Just like on-device machine learning enabled wake-word detection, these on-device camera vision systems are now able to detect not only human gaze, but also recognize faces and gestures with secure, on-device processing. The on-device nature is what enables the new “Always Looking” gateway by avoiding the need to transmit data to the cloud. This is the beginning of computers that understand the implicit meanings behind our body language. Allowing us to take our interactions with computers a step further towards intuitive, social and ultimately more human exchanges while keeping our homes private and secure.
Which gestures are selected to be recognized, and how designers and engineers will contend with the diversity of cultural expressions within the world of gestures is truly a unique challenge. Will “Always Looking” software need to be internationalized or personalized to our unique personalities and abilities? How do we account for accessibility and mobility challenges in these systems?
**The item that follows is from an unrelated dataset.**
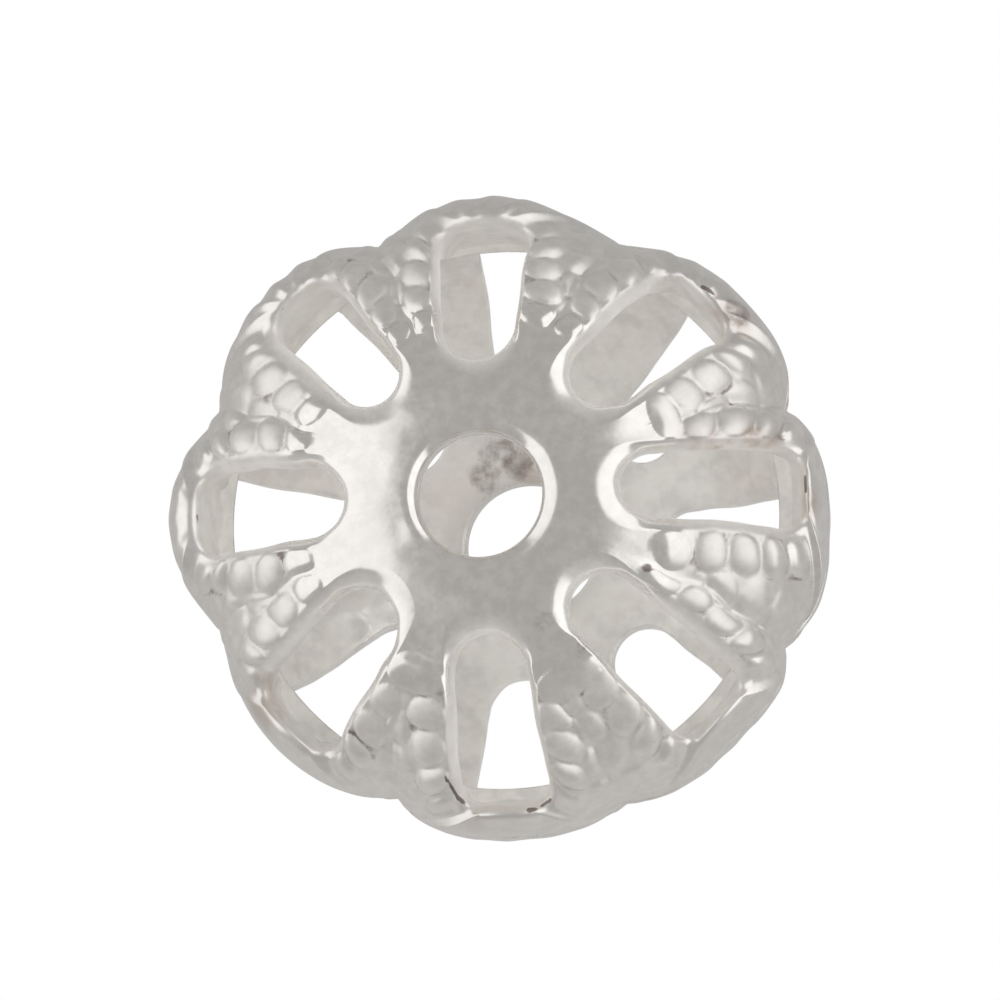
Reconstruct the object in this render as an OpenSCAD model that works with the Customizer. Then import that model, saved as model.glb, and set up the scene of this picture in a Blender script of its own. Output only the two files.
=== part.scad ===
// Openwork rondelle bead: two domed half shells that meet at the girdle.
// Each shell has a plain star-shaped hub round the thread hole, eight scalloped petals
// pierced by round-ended slots, and arms between the slots that carry two rows of grains.

/* [Overall] */
// Diameter over two opposite petals
bead_d = 10.05; // [9.8:0.05:11]
// How far a petal stands out past the valleys beside it
petal_depth = 0.32; // [0.2:0.02:0.4]
// Height of the bead along its thread hole
bead_h = 5.8; // [5.2:0.2:6.6]
// Thickness of the sheet
sheet = 0.45; // [0.35:0.05:0.5]
// Gap between the two shells at the girdle
girdle_gap = 0.02; // [0.01:0.01:0.05]

/* [Hub] */
// Diameter of the thread hole
hole_d = 1.9; // [1.5:0.05:2.1]
// Radius of the rolled lip of the thread hole
lip_r = 0.2; // [0.1:0.05:0.25]
// Diameter of the flat disc of the hub
hub_d = 2.8; // [2.7:0.1:3]

/* [Slots] */
// Distance from the axis to the inner end of a slot
slot_in = 2.1; // [2:0.05:2.2]
// Width of a slot near the hub
slot_w_in = 1.08; // [0.96:0.02:1.16]
// Width of a slot near the rim
slot_w_out = 1.32; // [1.2:0.02:1.36]
// Radius of the rim's inner edge, where a slot ends
slot_out_r = 4.58; // [4.5:0.02:4.6]
// Radius of the two outer corners of a slot
slot_corner = 0.2; // [0.1:0.05:0.25]
// Inner radius of the ledge at the girdle
ledge_in_r = 4.14; // [4.1:0.02:4.2]
// Height of the ledge above the girdle, where it meets the rim
ledge_h = 0.8; // [0.5:0.05:0.9]

/* [Grains] */
// Height of a grain on the arms
grain_h = 0.15; // [0.05:0.01:0.18]
// Height of a grain on the rim, as a share of that on the arms
rim_grain_share = 0.5; // [0.2:0.1:1]
// Depth of the groove between the two rows of an arm
groove_depth = 0.1; // [0.04:0.02:0.14]

/* [Hidden] */
silver = [0.79, 0.78, 0.76];

// The bead is hand finished, so its petals differ a little. A row for each petal: how far it
// reaches past the mean, and the same for the valley after it; then, for the upper and for the
// lower shell, the turn of its slot in degrees, the slot's width as a share of the mean, and
// how far its inner end lies past the mean
REACH = 0;
VALLEY_REACH = 1;
TURN = 2;
WIDTH = 3;
INNER = 4;
NEXT_SHELL = 3;
petal_table = [
    [0.00, 0.00, 3.4, 0.92, 0.00, -1.8, 0.95, 0.00],
    [-0.02, -0.09, 0.3, 1.01, 0.00, -1.9, 0.92, 0.00],
    [-0.02, 0.02, 1.8, 1.04, 0.00, -1.5, 0.96, 0.00],
    [0.08, 0.02, -2.2, 0.90, 0.00, 2.1, 1.10, -0.16],
    [0.07, -0.10, 0.1, 1.00, 0.00, -2.1, 1.12, 0.00],
    [-0.07, -0.12, 1.0, 1.09, 0.00, -0.8, 1.05, 0.00],
    [-0.08, -0.02, 2.2, 1.03, 0.00, -0.5, 0.97, 0.03],
    [-0.02, 0.02, 2.2, 1.01, -0.09, 0.2, 0.98, 0.06],
];
UPPER = 0;
LOWER = 1;

petals = len(petal_table);
half_angle = 180 / petals;
petal_r = bead_d / 2;
hub_r = hub_d / 2;
hole_r = hole_d / 2;
half_h = bead_h / 2;
dome_power = 1.12;

// Steps along half a slot: the hub's arc, the smooth arm, the grains of the arm, the corner
// between arm and valley, and the grains of the rim up to the middle of the petal
grain_steps = 4;
hub_steps = 4;
smooth_end = hub_steps + 3;
arm_grains = 4;
rim_grains = 2.5;
arm_end = smooth_end + arm_grains * grain_steps;
valley_step = arm_end + grain_steps;
mid_step = valley_step + rim_grains * grain_steps;
loop_steps = 2 * mid_step;
corner_share = 0.45;

// Where the grains start and end on the arm's middle line, as turns of the dome
grain_start = 23.4;
grain_end = 70;

// The cross-section of the border, from the underside of the arm's middle line round the edge
// of the slot to its top: place across the border, depth as a share of the sheet, grain height
ACROSS = 0;
DEPTH = 1;
RAISED = 2;
section = [
    [1.00, 1.0, 0.0],
    [0.10, 1.0, 0.0],
    [0.00, 0.5, 0.0],
    [0.10, 0.0, 0.5],
    [0.34, 0.0, 1.0],
    [0.72, 0.0, 1.0],
    [1.00, 0.0, 0.0],
];
columns = len(section);
TOP = columns - 1;

function mix(a, b, t) = a + (b - a) * t;

// The sizes of half a petal: the radius at its valley, the radius at its middle, half the
// slot's width near the hub and near the rim, the slot's turn away from the middle, and the
// distance from the axis to its inner end
AT_VALLEY = 0;
AT_MIDDLE = 1;
HALF_IN = 2;
HALF_OUT = 3;
SLOT_TURN = 4;
SLOT_IN = 5;
function half_petal(shell, petal, side) =
    let (row = petal_table[petal])
    let (valley_row = side > 0 ? row : petal_table[(petal + petals - 1) % petals])
    let (skip = NEXT_SHELL * shell)
    [
        petal_r - petal_depth + valley_row[VALLEY_REACH],
        petal_r + row[REACH],
        slot_w_in / 2 * row[WIDTH + skip],
        slot_w_out / 2 * row[WIDTH + skip],
        side * row[TURN + skip],
        slot_in + row[INNER + skip]
    ];

// The dome: a place is [angle from the petal's middle, turn], and the turn goes from 0 at the
// hub to 90 at the girdle. The normal is [radial, vertical]
function outline_r(half, angle) =
    mix(half[AT_MIDDLE], half[AT_VALLEY], pow(angle / half_angle, 2));
function dome_r(half, place) =
    hub_r + (outline_r(half, place[0]) - hub_r) * sin(place[1]);
function dome_z(place) = half_h * pow(max(0, cos(place[1])), dome_power);
function dome_normal(half, place) =
    let (slope = max(0.000001, cos(place[1])))
    let (run = (outline_r(half, place[0]) - hub_r) * slope)
    let (fall = half_h * dome_power * pow(slope, dome_power - 1) * sin(place[1]))
    [fall, run] / norm([fall, run]);
function place_over(half, point) =
    let (angle = atan2(point[1], point[0]))
    let (share = (norm(point) - hub_r) / (outline_r(half, angle) - hub_r))
    [angle, asin(min(1, share))];

// The outer line of the border at a step: round the hub, out along the arm, then round the rim
function arm_turn(step) =
    step <= smooth_end
    ? grain_start * (step - hub_steps) / (smooth_end - hub_steps)
    : step <= arm_end
    ? mix(grain_start, grain_end, (step - smooth_end) / (arm_end - smooth_end))
    : mix(grain_end, 90, (step - arm_end) / (valley_step - arm_end));
function border_line(step) =
    step <= hub_steps
    ? [half_angle * step / hub_steps, 0]
    : step <= valley_step
    ? [half_angle, arm_turn(step)]
    : [half_angle * (mid_step - step) / (mid_step - valley_step), 90];

// The edge of the slot at a step, as a point of the plan with the petal's middle along X:
// round its inner end, out along its side, round the corner and along the rim
function inner_end_x(half) = half[SLOT_IN] + half[HALF_IN];
function corner_center(half) =
    let (y = half[HALF_OUT] - slot_corner)
    [sqrt(pow(slot_out_r - slot_corner, 2) - y * y), y];
function inner_end(half, share) =
    let (turn = 180 - 90 * share)
    [inner_end_x(half), 0] + half[HALF_IN] * [cos(turn), sin(turn)];
function slot_side(half, share) =
    let (start = [inner_end_x(half), half[HALF_IN]])
    let (end = [corner_center(half)[0], half[HALF_OUT]])
    let (radius = mix(norm(start), norm(end), share))
    let (y = mix(start[1], end[1], (radius - start[0]) / (end[0] - start[0])))
    [sqrt(radius * radius - y * y), y];
function rim_side(half, share) =
    let (center = corner_center(half))
    let (end_angle = atan2(center[1], center[0]))
    let (turn = mix(90, end_angle, share / corner_share))
    let (angle = end_angle * (1 - share) / (1 - corner_share))
    share < corner_share
    ? center + slot_corner * [cos(turn), sin(turn)]
    : slot_out_r * [cos(angle), sin(angle)];
function line_r(half, step) = dome_r(half, border_line(step));
function slot_edge(half, step) =
    step <= smooth_end
    ? inner_end(half, step / smooth_end)
    : step > arm_end
    ? rim_side(half, (step - arm_end) / (mid_step - arm_end))
    : let (start = line_r(half, smooth_end))
      slot_side(half, (line_r(half, step) - start) / (line_r(half, arm_end) - start));

// How far the grains raise the surface at a step, and how far the groove lowers it
function grain_lift(step) =
    let (phase = (step - smooth_end) / grain_steps)
    let (across_grain = 2 * (phase - floor(phase)) - 1)
    let (rim_share = mix(1, rim_grain_share, max(0, min(1, (step - arm_end) / grain_steps))))
    step <= smooth_end ? 0 : grain_h * rim_share * sqrt(1 - across_grain * across_grain);
function groove_drop(step) =
    let (share = (step - smooth_end) / (valley_step - smooth_end))
    share <= 0 || share >= 1 ? 0 : groove_depth * sqrt(sin(180 * share));

// The underside lies straight below the slot's edge, down to the ledge at the most. On the
// arm's middle line it lies along the normal, and deepens to the ledge's inner radius
function ledge_z(radius) =
    max(0, ledge_h * (radius - ledge_in_r) / (slot_out_r - ledge_in_r));
function edge_depth(half, place) =
    min(
        sheet / dome_normal(half, place)[1],
        dome_z(place) - ledge_z(dome_r(half, place))
    );
function line_depth(half, place) =
    mix(sheet, outline_r(half, place[0]) - ledge_in_r, pow(place[1] / 90, 6));

// A point of the shell as [angle, radius, height], for a step and a column of the section
function shell_place(half, step, column) =
    let (row = section[column])
    let (edge = place_over(half, slot_edge(half, step)))
    let (line = border_line(step))
    let (place = mix(edge, line, row[ACROSS]))
    let (normal = dome_normal(half, place))
    let (lift = row[RAISED] * grain_lift(step) - (column == TOP ? groove_drop(step) : 0))
    let (down = row[ACROSS] == 1 ? row[DEPTH] * line_depth(half, place) : 0)
    let (drop = row[ACROSS] < 1 ? row[DEPTH] * edge_depth(half, edge) : 0)
    [
        place[0] + half[SLOT_TURN] * (1 - row[ACROSS]),
        dome_r(half, place) + (lift - down) * normal[0],
        max(0, dome_z(place) + (lift - down) * normal[1] - drop)
    ];

// One point in space, for a petal and a step of the loop round its whole slot
function half_step(turn) = min(turn, loop_steps - turn);
function shell_point(shell, petal, turn, column) =
    let (side = turn <= mid_step ? 1 : -1)
    let (place = shell_place(half_petal(shell, petal, side), half_step(turn), column))
    let (angle = 2 * half_angle * petal + side * place[0])
    [place[1] * cos(angle), place[1] * sin(angle), place[2]];
function shell_points(shell) = [
    for (petal = [0:petals - 1], turn = [0:loop_steps - 1], column = [0:TOP])
        shell_point(shell, petal, turn, column)
];

// The number of a point: neighbouring petals share the points on the arm between them
function own(petal, turn, column) = (petal * loop_steps + turn) * columns + column;
function id(petal, turn, column) =
    let (step = half_step(turn % loop_steps))
    let (outer = column == 0 || column == TOP)
    let (on_arm = step >= hub_steps && step <= valley_step)
    outer && on_arm && turn % loop_steps > mid_step
    ? own((petal + petals - 1) % petals, step, column)
    : own(petal, turn % loop_steps, column);
function strip(petal, turn, from, to) =
    let (a = id(petal, turn, from))
    let (b = id(petal, turn, to))
    let (c = id(petal, turn + 1, to))
    let (d = id(petal, turn + 1, from))
    [[a, b, c], [a, c, d]];
border_faces = [
    for (petal = [0:petals - 1], turn = [0:loop_steps - 1], column = [0:TOP - 1])
        each strip(petal, turn, column, column + 1)
];
girdle_faces = [
    for (petal = [0:petals - 1], turn = [valley_step:loop_steps - valley_step - 1])
        each strip(petal, turn, TOP, 0)
];
hub_turns = [loop_steps - hub_steps:loop_steps + hub_steps - 1];
hub_underside = [for (petal = [0:petals - 1], turn = hub_turns) id(petal, turn, 0)];
hub_top = [
    for (petal = [petals - 1:-1:0], back = hub_turns)
        id(petal, 2 * loop_steps - 1 - back, TOP)
];

// The thread hole, with its rolled lip
module hole_cutter() {
    over = 1;
    lip = [
        for (turn = [0:30:90])
            [hole_r + lip_r * (1 - cos(turn)), half_h - lip_r * (1 - sin(turn))]
    ];
    rotate_extrude($fn = 96)
        polygon(concat(
            [[0, half_h - sheet - over], [hole_r, half_h - sheet - over]],
            lip,
            [[hole_r + lip_r, half_h + over], [0, half_h + over]]
        ));
}

// Half of the bead, standing on the plane of the girdle
module half_shell(shell) {
    difference() {
        polyhedron(
            points = shell_points(shell),
            faces = concat(border_faces, girdle_faces, [hub_underside, hub_top])
        );
        hole_cutter();
    }
}

module upper_shell() {
    color(silver)
        translate([0, 0, girdle_gap / 2])
            half_shell(UPPER);
}

module lower_shell() {
    color(silver)
        mirror([0, 0, 1])
            translate([0, 0, girdle_gap / 2])
                half_shell(LOWER);
}

upper_shell();
lower_shell();
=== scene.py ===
import math

import bmesh
import bpy
import numpy as np
from mathutils import Matrix, Vector


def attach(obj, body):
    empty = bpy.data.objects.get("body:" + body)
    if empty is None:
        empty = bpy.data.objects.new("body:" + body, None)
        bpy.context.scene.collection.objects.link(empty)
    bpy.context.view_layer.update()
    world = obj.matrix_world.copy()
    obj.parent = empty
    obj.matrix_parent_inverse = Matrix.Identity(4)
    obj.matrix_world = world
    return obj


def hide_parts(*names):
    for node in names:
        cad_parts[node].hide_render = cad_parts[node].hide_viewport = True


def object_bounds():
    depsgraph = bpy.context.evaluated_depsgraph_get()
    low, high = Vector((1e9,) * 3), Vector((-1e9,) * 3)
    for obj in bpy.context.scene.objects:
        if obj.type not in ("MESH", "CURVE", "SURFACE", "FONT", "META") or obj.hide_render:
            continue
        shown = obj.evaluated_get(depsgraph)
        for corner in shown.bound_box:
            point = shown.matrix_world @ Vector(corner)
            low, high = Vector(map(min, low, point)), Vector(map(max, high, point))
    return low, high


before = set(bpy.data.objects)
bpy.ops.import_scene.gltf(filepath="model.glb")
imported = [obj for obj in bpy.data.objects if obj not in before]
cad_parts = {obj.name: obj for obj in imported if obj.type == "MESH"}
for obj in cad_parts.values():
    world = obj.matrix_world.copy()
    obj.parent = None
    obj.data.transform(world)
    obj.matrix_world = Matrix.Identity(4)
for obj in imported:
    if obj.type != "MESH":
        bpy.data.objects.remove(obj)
cad_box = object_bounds()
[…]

These are questions that will need to be addressed. In the Nest Home Max, Google has started with a fairly universal gesture: a raised hand that enables you to stop music from playing. You can see it demonstrated in the following advertisement for the new Google Nest Hub Max smart display.
Although the gesture is universal, considering diverse expressions is just one piece of the “Always Looking” puzzle; privacy is another huge issue that Google, and other companies will need to content with. Just by reading the comments below the video, we can see that the move from “Always Listening” to “Always Looking” will not be easy.
As the technology behind these new products becomes increasingly complex, it becomes harder to explain to consumers how they work. In an era with high profile data leaks and security breaches, consumer confidence in big tech firms has rightfully been shaken. Convincing us to bring in always-on cameras into our homes is no small task. Still, the steady march towards these sorts of technologies will continue — it’s up to us if we want to embrace them or not.